At the BRICS meet, attended by Brazilian Minister of Foreign Affairs Aloysio Nunes Ferreira Filho, Russian Foreign Minister Sergey Lavrov, Chinese Foreign Minister Wang Yi and South Africa’s Minister of International Relations and Cooperation Lindiwe Sisulu, Swaraj broached the issue of Security Council reforms.

“At a broader level, we need to develop greater understanding and convergence on issues of mutual concern in the coming years, if BRICS has to emerge stronger,” Swaraj said. “The discussions on the United Nations Security Council reform cannot be an exercise in perpetuity, while the legitimacy and credibility of the Security Council continues to get eroded. We, in BRICS should speak with a stronger voice rather than be divided amongst ourselves on this critical area of international governance,” she said.

Swaraj laid out her plans for counter-terrorism measures, an issue which has led to massive friction with Pakistan in the lead-up to the General Assembly.

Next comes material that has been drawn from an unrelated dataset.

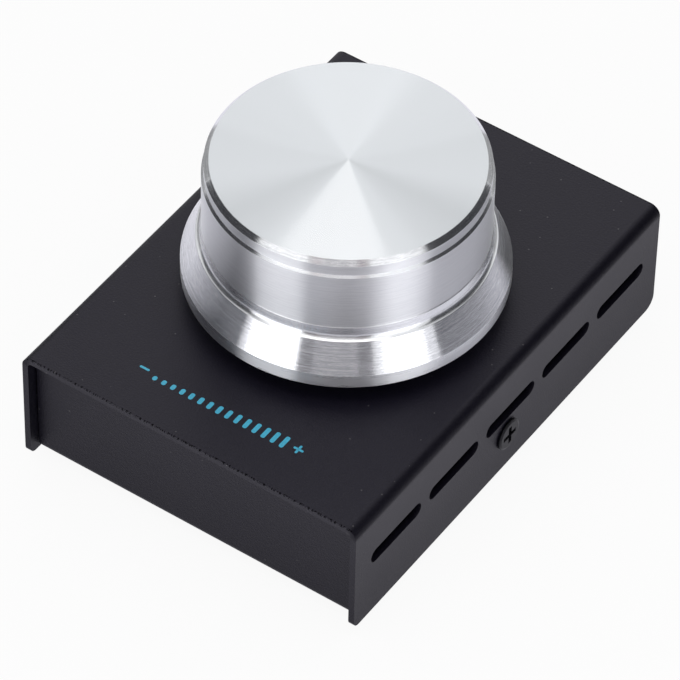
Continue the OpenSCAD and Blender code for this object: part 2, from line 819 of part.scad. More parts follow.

“Dismantling terrorist outfits’ support infrastructure would be the first step. Terror groups such as Lashkar e-Taiba, ISIS, al-Qaeda, Jaish-e-Muhammad, Taliban, and Haqqani Network are organized entities that thrive on state support,” she said. “Implementation of FATF (Financial Action Task Force) standards, across all jurisdictions, will strengthen international efforts in addressing terrorism.”

Allison Busch, Associate Professor, Hindi Literature, at Columbia University, received the “Vishwa Hindi Samman’ from Sushma Swaraj, India’s External Affairs Minister, in New York, September 27, Photo: Jay Mandal/On Assignment.

Swaeraj also took time out to confer the ‘Vishwa Hindi Samman’ to Allison Busch, an Associate Professor of Hindi Literature in the Department of Middle Eastern, South Asian, and African Studies at Columbia University. India’s Ambassador to the United States Navtej Sarna was also present at the meet.

The Ministry of External Affairs Spokesperson Raveesh Kumar tweeted that Busch has been associated with Hindi literature for the last 30 years.

ANI reported that Swaraj, while addressing the 11th Vishwa Hindi Sammelan Conference in Mauritius, in August, had said that the onus is on India to protect and promote Hindi’s influence globally. The World Hindi Conference was first organized in 1975.